A very precise control result is achieved with temperature controllers. These measure the temperature with a temperature sensor and, as PID controllers, they regulate the temperature exactly to the setpoint value. In the case of binary control, precise adjustment is possible by changing the relative switch-on time of the actuator. For example, the heat output can be varied from 0 to 10 kW.
In contrast, temperature switches are assigned to the discontinuous two-state controllers – the process temperature fluctuates with them around the setpoint value. In many applications, such temperature fluctuations are acceptable, so that temperature switches can be used to set up very robust temperature control at low cost.
As the name suggests, a bimetal is used in bimetal switches. The 2 metals that are rolled onto each other (e.g. copper and nickel) have different expansion coefficients. As the temperature rises, the metals expand to different degrees so that a deflection occurs and a contact is opened (NC) or closed (NO).
Bimetal switches in industrial environments have a very compact design and are usually screwed into the process like a sensor. Their switching point is fixed during production. They are also very resistant to vibration – a vibration resistance of up to 10 g is not uncommon. The switches are connected in the direction of the evaluation system via a connection line. Temperature switches with a bimetal are used in such devices as compressors – they switch off the compressor in the event of excess temperature or start active cooling (e.g. fan).
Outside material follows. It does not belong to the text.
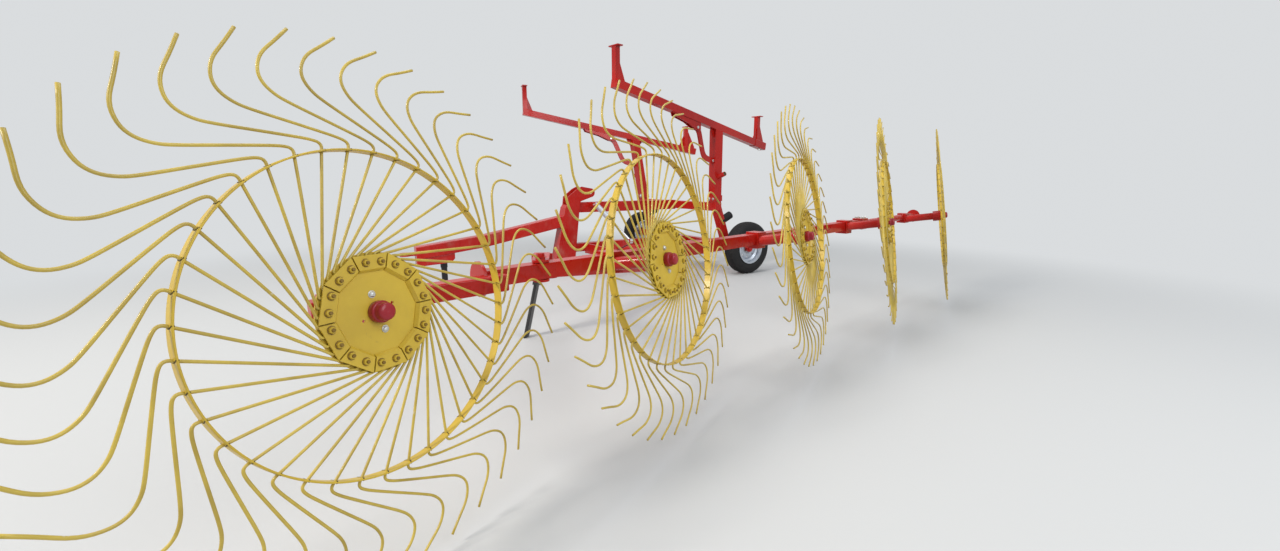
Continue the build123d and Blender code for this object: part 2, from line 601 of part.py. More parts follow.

Function of a bimetal switch, green = nickel, orange = copper
Bimetal switch
This type of temperature switch is usually referred to as a thermostat and consists of a probe filled with a gas or liquid that is placed in the process. If the temperature at the probe rises, the system pressure increases. Because the membrane is connected to the sensor via the capillary line, the same pressure is created in it. The membrane expands and a snap-action switch is triggered. The inner diameter of the capillary line with 0.2 mm is just twice the diameter of a human hair (up to 0.1 mm).
The probe and the thermostat housing are connected to each other via the capillary line. Maximum capillary line lengths of up to 5 m can be regarded as practical. The switching point can usually be set on the housing.
The figure shows a temperature switch for controlling the room temperature. In this version, the capillary is only routed to a spiral probe, which is located directly on the thermostat housing.Function of a gas or liquid-filled sensor
Surface-mounted thermostat for wall mounting
In many cases, for example, a compact controller regulates the process temperature, which is measured by an electrical thermometer. A setpoint value is set on the controller so that the temperature in the process is controlled exactly to the setpoint value by activating the heater accordingly via the controller output. A temperature switch also measures the temperature and switches the heating off at a limit temperature (e.g. 1000 °C).
A temperature that is too high can be caused by a technical defect or incorrect operation. There are systems for which the described switch-off is mandatory. Examples are heat transfer oil systems or grain dryers. Often, however, it is simply a matter of common sense to protect the goods to be treated or the system from overheating by switching it off to prevent damage.
Application with temperature switch and temperature controller – (1) Temperature controller, (2) Temperature switch, (3) Industrial oven, (4) Heater
A temperature that is too high can be caused by a technical defect or incorrect operation. There are systems for which the described switch-off is mandatory. Examples are heat transfer oil systems or grain dryers. Often, however, it is simply a matter of common sense to protect the plant or the treated goods from destructive overheating.
In the case of temperature switches for control, a simple setpoint specification can be made - usually via a rotary knob. These components are known as temperature controllers.
Temperature switches for switching off at a defined limit temperature are called temperature monitors. With these temperature switches, the setpoint can usually only be set using a tool.
There are also temperature switches for switch-off for which a reset must be carried out. If the contact was opened due to an excess temperature, it does not close automatically when the temperature returns to the good range. A reset button must also be pressed.These so-called temperature limiters are often used in unmonitored systems where there are no technical personnel on site.
Temperature monitors and limiters are normally equipped with an additional safety function and are then referred to as safety temperature monitors or safety temperature limiters.